Access to power and extraction. Plan your bench location around a UK 13A socket within 2 metres of the machine (more on power below). You'll also need to route ventilation outside. Don't plan to run a fume extractor across your entire workshop—run ducting directly from the machine to a wall or window.

Managing ventilation and fumes

This is non-negotiable. Laser cutting produces fumes—acrid, visible smoke from wood and acrylic, and thin but irritating smoke from other materials. Breathing these for hours will leave you with a sore throat and cough.

CO₂ laser fumes. CO₂ cutters produce more volume of smoke than diode lasers. When cutting wood, you'll see thick white/grey smoke. Acrylic gives a thin, sharp-smelling fume. Neither is pleasant to inhale for long.

Extraction options.

Check airflow. Before you cut anything, hold a piece of paper or fabric near the extraction port. You should see clear suction. If not, check for blockages in the ducting (common—dust accumulates) or that the blower is actually running.

Power requirements and electrical safety

UK laser cutters run on either single-phase 13A or 16A circuits, or three-phase 400V (more common in commercial spaces). Most home users have single-phase.

Check your supply. Your machine manual will state its power draw. A typical 40W CO₂ laser draws 8–15A at full operation.

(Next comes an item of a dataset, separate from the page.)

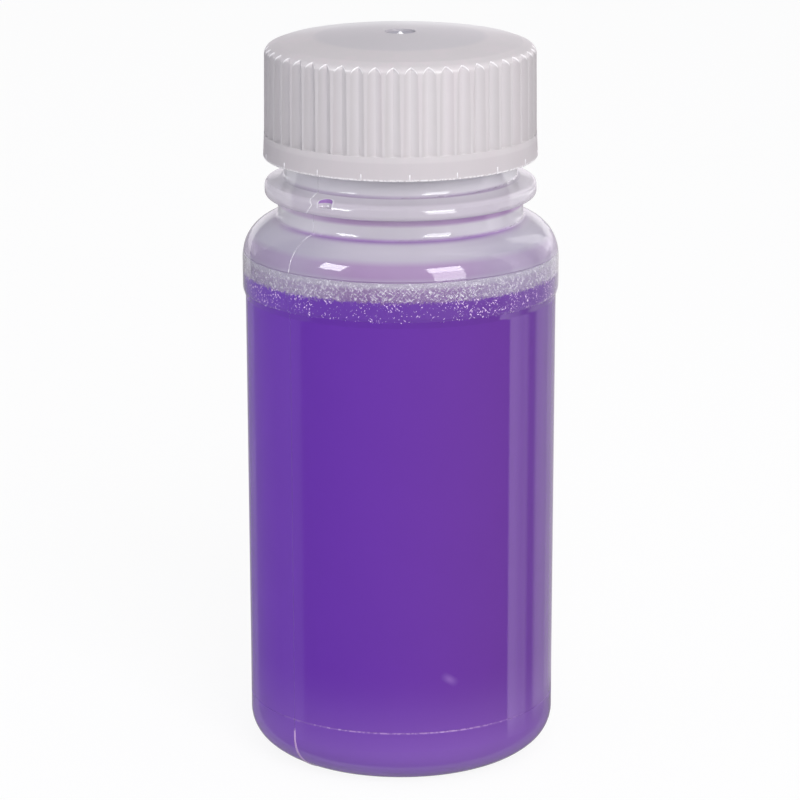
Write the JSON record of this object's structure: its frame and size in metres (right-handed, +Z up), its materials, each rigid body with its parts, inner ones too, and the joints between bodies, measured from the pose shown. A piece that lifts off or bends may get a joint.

A 130W draws 20–25A. A standard UK 13A socket is rated for 3,120W (13A × 240V), which suits smaller machines but not larger ones.

Protect against spikes. Laser tubes are sensitive to electrical noise. A plug-in surge protector (£15–30) is cheap insurance against tripped tubes from nearby power tools.

Leave the machine powered off when not in use. These aren't always designed for frequent on-off cycles; once set up, many people power them through a wall-mounted switch and leave them in standby.

Installing and configuring software

Nearly all home laser cutters run with Lightburn, which is the industry standard and genuinely well-designed. A licence costs £60 one-time (or £8/month subscription).

Download Lightburn from its official site and install it on the computer you'll use for cutting. You'll then connect your laser cutter via USB or Ethernet (depending on the model). Lightburn will auto-detect most machines; if not, select your model from the list.

Run the initial setup wizard. It asks for your laser's lens focal length, power settings, and bed size. Get this right because Lightburn uses it to calculate focus and power percentages. You'll find these specs in your manual or on the manufacturer's website.

Your first test cut

Once everything is connected, don't just load wood and hit 'cut'. Test with scrap acrylic first.

Pay attention: if smoke isn't being extracted or the cut is charred and rough, stop and investigate before continuing.

Next: calibration and safety habits

Once you've got your first clean cut, spend time learning material-specific settings before moving to real projects. Keep a fire extinguisher in your workshop and never leave the machine running unattended—laser fires are rare but not impossible, especially with wood.